In 1970, there was widespread use of applications languages such as Fortran, Cobol, and PL/I, but many applications’ and most systems’ codes were still written in assembly language, and the idea that an operating system would be portable among machines was laughable. In the end, Unix was ported to many systems, C was widely used, and applications were being written with various combinations of higher-level tools.

In 1973, the PWB (Programmer’s Workbench) began in a Bell Labs software tools department.4 It supported a 1,000-person division that produced database and communications application software products that ran on various mainframes and minicomputers. It wished to move many programming activities off expensive mainframes onto a common Unix-based development environment to avoid the creation of unique support software for each target system. Programming departments needed to be convinced to change their ways, that Unix was a good thing, that minicomputers were not toys, and that they should transfer budget to the tools department for more PDP-11s.

In 1973, most of the several dozen existing Unix systems were the property of individual departments, used by small numbers of people for their own projects and administered informally, sometimes with minimal security. The PWB site was the first in Bell Labs to run a “Unix computer center” for shared general use among departments, including typing pools. For years it was the largest single Unix site, and it often endured early encounters with problems of scalability, system administration, charging, security, automation, and usability for nontechnical users.

In 1973, Ken Thompson’s Unix shell was primarily used as an interactive interpreter, but had some rudimentary scripting ability, including separate IF and GOTO commands. In 1974, I used shell scripts to build a small document management package for a potential client department and found this to be a great way to build such software quickly, but with awkward restrictions. In 1975 and 1976 the PWB’s shell got simple variables, better control structures (IF-THEN-ELSE-ENDIF, SWITCH, WHILE), and interrupt-catching. The variables that later became $HOME (home directory) and $PATH (variable search path for commands) date from this effort.

Shell programming rapidly became a widespread mechanism for PWB users to help automate their work.5 Substantial CPU time was consumed by shell procedures, to the point where previously separate commands, such as IF, GOTO, and SWITCH, were moved into the shell itself with substantial performance improvements. Steve Bourne was then working on a brand-new shell in Computing Research and, after much discussion, evolved a fresh design whose performance and features were interesting enough to eventually replace the PWB shell. The variables got generalized into the “environment variables” designed for 7th Edition Unix.

Al Aho, Peter Weinberger, and Brian Kernighan had written awk, the philosophical ancestor of some popular current scripting languages. In the 1970s, Bell Labs was busily constructing computer systems to improve Bell System operations, and many were built on Unix and even used scripting languages in delivered software.
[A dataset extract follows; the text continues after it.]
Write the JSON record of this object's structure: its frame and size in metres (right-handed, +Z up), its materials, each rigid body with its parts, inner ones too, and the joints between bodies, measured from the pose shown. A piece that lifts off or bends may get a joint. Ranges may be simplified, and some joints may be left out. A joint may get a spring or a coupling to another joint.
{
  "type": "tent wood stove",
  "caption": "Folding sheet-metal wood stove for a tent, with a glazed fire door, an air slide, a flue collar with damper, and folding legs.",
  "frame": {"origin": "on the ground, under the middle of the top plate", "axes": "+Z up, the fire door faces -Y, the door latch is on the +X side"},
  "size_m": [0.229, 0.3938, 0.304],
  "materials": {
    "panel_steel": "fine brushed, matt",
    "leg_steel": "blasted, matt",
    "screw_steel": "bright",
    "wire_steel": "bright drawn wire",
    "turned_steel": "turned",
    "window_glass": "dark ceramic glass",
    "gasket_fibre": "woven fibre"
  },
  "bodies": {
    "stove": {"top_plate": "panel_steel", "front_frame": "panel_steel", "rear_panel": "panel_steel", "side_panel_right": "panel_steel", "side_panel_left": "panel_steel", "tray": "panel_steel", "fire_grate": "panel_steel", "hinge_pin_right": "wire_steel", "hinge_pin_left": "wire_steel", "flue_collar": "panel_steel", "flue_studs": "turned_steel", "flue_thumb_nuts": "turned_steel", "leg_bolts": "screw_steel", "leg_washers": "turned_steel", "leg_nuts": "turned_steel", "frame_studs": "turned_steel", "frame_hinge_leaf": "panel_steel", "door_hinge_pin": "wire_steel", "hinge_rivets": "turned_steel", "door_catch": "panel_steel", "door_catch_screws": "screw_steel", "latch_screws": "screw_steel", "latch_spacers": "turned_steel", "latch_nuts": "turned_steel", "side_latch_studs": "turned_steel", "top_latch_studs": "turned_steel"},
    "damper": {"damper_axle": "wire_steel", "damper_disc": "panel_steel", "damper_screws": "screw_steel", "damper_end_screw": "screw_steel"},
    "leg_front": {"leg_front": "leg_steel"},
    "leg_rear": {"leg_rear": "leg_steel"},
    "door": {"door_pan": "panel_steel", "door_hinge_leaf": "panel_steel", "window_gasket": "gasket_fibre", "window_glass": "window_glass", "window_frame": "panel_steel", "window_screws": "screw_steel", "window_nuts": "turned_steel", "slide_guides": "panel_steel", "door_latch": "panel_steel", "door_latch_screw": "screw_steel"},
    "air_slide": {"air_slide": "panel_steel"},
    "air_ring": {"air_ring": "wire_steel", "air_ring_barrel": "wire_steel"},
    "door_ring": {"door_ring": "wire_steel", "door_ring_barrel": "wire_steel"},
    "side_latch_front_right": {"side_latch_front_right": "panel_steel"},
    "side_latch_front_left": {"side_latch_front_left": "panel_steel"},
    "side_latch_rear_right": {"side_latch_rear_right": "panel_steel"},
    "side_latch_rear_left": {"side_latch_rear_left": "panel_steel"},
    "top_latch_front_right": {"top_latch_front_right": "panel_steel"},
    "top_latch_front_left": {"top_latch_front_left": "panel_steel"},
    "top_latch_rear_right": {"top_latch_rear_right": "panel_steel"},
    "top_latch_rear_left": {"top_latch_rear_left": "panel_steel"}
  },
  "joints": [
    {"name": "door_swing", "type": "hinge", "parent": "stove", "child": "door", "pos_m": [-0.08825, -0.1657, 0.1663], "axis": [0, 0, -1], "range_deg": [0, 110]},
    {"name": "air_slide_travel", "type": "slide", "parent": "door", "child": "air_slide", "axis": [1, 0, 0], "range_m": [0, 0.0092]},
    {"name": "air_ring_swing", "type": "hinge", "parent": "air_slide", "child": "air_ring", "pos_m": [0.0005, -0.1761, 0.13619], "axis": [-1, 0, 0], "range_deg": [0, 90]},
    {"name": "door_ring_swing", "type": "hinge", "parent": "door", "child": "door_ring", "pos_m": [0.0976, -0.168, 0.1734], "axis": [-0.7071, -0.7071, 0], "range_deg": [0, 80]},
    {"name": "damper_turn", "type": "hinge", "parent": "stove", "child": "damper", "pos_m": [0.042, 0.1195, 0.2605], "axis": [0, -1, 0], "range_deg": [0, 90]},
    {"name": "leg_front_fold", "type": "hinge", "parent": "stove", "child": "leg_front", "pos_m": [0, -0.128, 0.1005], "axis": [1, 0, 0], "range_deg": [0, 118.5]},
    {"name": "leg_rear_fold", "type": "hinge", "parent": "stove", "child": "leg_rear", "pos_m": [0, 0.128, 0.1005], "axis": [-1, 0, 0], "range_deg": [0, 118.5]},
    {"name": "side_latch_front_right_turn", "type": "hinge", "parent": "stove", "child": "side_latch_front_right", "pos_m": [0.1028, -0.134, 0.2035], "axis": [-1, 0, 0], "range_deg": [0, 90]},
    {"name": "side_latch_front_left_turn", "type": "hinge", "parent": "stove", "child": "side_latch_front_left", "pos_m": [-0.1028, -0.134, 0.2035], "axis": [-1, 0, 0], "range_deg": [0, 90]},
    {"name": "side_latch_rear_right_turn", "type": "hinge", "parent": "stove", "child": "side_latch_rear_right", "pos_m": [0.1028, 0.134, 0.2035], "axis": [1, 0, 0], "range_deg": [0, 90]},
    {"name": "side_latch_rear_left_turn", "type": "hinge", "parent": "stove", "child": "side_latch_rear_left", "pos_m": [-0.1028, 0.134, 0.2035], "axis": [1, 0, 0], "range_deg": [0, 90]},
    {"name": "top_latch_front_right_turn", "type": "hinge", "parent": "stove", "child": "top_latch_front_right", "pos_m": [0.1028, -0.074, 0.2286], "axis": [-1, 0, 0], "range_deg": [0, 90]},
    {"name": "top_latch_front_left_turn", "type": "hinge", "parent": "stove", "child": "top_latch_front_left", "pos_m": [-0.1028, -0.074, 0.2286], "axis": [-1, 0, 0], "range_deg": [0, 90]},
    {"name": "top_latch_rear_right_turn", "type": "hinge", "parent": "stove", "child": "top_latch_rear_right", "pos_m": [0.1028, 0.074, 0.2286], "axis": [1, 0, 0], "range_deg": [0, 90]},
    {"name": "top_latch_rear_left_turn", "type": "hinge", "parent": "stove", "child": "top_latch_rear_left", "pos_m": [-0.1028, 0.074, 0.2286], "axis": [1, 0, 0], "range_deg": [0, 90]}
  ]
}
CRAS (Cable Repair Adminstrative System) was a data-mining software package that integrated data from several other systems, was distributed between IBM mainframes and Unix minicomputers, had to be deployed quickly, and was sensitive to organization-dependent requirements in a time of major reorganization.6 The first version included 10 KLOC (thousands of lines of code) of C plus 15 KLOC of shell+awk scripts and was modified quickly in the field to adapt to newly revealed customer requirements. A large listing of these scripts appeared on Kernighan’s desk—to his great surprise, as the awk writers had never expected such extensive use in production.

Shell scripting used late-binding, high-level interpretation to combine higher-performance, compiled components. Awk gave us a more flexible language above C, although we sometimes later converted heavily used awk to C for performance, after requirements had settled. We sometimes wished for an awk compiler. Raising the language level enabled vast improvements in productivity in that decade, as C replaced assembly language, and script-level languages greatly augmented C.

LIBRARIES

It is preferable to reuse existing code rather than to write new code. Subroutine libraries that enable such reuse go back at least to David Wheeler on EDSAC in 1947.
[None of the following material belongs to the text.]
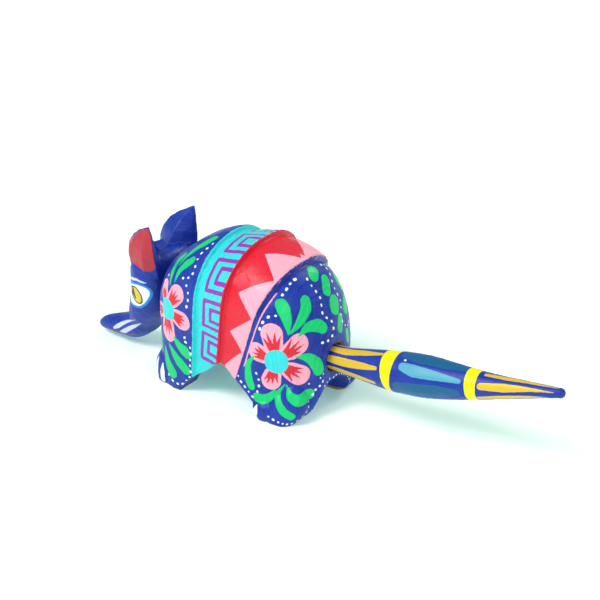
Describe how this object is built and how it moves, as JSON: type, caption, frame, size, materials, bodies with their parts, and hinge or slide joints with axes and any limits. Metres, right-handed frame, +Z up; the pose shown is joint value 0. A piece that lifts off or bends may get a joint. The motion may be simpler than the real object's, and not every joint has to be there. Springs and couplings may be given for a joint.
{
  "type": "armadillo alebrije figure",
  "caption": "Carved and painted wooden armadillo figure with a lapped shell; the head and tail nod on nails hidden in the body and are balanced by inner weights.",
  "frame": {"origin": "on the ground, midway between the snout's tip and the tail's tip, between the left and right feet", "axes": "+X towards the tail, +Y towards the animal's right side, +Z up"},
  "size_m": [0.1555, 0.039, 0.0474],
  "materials": {
    "painted_body": "satin",
    "painted_head": "satin",
    "painted_tail": "satin",
    "plug_wood": "matte",
    "nail_steel": "satin",
    "slug_steel": "satin"
  },
  "bodies": {
    "carved_body": {"body": "painted_body", "head_hanger_pin": "nail_steel", "head_pin_plug": "plug_wood", "tail_pivot_pin": "nail_steel", "tail_pin_plug": "plug_wood"},
    "nodding_head": {"head": "painted_head", "head_hanger_loop": "nail_steel", "head_counterweight": "slug_steel", "head_weight_nail": "nail_steel"},
    "nodding_tail": {"tail": "painted_tail", "tail_counterweight": "slug_steel", "tail_weight_nail": "nail_steel"}
  },
  "joints": [
    {"name": "head_nod", "type": "hinge", "parent": "carved_body", "child": "nodding_head", "pos_m": [-0.037, 0, 0.0295], "axis": [0, 1, 0], "range_deg": [-1.2, 4]},
    {"name": "tail_nod", "type": "hinge", "parent": "carved_body", "child": "nodding_tail", "pos_m": [0.0082, 0, 0.0169], "axis": [0, -1, 0], "range_deg": [-2, 2]}
  ]
}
A partner to the level issue is the “programming-in-the-large” problem. It is all too easy to write code, then fail to organize and document it well enough that someone else can find and reuse it, or even harder, modify it. This was the problem of Vinge’s protagonist, and sometimes the problem of “write-only” APL. There has been substantial progress over the years—from simple libraries, to software development environment systems, to today’s Web-based tools for sharing and searching—but improvements must continue.
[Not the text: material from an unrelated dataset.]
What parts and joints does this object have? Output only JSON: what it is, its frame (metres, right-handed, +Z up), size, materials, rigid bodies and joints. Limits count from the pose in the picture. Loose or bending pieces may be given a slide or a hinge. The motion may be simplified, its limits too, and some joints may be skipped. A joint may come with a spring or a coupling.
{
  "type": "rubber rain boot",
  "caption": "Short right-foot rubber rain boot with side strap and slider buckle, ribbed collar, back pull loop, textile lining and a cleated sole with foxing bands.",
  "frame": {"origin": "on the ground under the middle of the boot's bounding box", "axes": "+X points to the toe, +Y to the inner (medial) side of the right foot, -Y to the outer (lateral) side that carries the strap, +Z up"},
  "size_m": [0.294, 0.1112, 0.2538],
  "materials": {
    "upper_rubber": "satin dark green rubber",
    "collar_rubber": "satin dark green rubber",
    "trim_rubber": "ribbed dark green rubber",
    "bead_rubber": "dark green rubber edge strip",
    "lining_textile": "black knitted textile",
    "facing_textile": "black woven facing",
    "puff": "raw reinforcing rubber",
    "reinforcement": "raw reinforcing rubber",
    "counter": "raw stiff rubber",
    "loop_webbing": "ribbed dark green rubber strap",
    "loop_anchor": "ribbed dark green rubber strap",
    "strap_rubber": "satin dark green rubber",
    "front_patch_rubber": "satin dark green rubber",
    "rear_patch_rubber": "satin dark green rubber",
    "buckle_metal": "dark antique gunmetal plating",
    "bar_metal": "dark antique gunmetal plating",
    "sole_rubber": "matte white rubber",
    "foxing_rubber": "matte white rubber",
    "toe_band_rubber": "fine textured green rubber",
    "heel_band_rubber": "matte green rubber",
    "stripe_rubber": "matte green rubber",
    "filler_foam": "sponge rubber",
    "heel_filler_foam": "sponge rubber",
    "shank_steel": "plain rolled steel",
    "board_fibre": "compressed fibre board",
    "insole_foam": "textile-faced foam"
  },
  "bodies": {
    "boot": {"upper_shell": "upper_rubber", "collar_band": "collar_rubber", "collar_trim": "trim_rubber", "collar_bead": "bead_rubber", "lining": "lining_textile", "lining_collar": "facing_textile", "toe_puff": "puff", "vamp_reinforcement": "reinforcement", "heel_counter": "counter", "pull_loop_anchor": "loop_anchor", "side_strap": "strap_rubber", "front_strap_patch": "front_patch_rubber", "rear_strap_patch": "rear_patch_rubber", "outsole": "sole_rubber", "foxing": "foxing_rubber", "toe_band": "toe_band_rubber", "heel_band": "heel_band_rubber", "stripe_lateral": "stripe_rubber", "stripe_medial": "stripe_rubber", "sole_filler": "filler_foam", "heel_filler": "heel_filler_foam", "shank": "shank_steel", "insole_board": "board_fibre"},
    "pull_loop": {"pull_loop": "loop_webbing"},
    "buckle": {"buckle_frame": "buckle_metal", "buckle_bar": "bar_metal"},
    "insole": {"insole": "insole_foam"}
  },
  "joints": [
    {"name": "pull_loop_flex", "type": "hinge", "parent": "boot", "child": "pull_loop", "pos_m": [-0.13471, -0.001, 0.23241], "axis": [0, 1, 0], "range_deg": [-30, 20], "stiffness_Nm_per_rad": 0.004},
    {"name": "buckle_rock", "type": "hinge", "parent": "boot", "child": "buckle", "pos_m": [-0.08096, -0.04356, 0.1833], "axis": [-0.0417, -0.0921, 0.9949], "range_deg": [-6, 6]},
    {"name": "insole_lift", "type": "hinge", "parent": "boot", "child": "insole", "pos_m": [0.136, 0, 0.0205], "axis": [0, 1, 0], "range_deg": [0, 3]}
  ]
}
Bell Labs’s Doug McIlroy’s 1969 words remain relevant to this day:

“Software components (routines), to be widely applicable to different machines and users, should be available in families arranged according to precision, robustness, generality, and time-space performance.… We undoubtedly produce software by backwards means. We undoubtedly get the short end of the stick in confrontations with hardware people because they are the industrialists and we are the crofters.” 7

ACCEPTANCE AND LONGEVITY

Many people have proposed, and even implemented, good languages that were never widely accepted. To gain widespread support, a new language needs to achieve one of several goals.

First, it might effectively address some new problem domain. If it’s early, if people tolerate its flaws, if it gains support, and if the flaws keep getting fixed, then it may be difficult for a successor to supplant, even if successors are more elegant.

Second, it might substantially raise the level of abstraction, greatly ease some programming task, and appear at a time when additional performance consumption is acceptable. Some fine ideas have simply appeared too early. Some other ideas proved surprisingly difficult to implement on most hardware, such as Algol’s “call-by-name.” C raised the level compared with assembly language, offered facilities that were close to efficiently implementable hardware, and compiler optimization kept improving fast enough to fend off lower-level competitors.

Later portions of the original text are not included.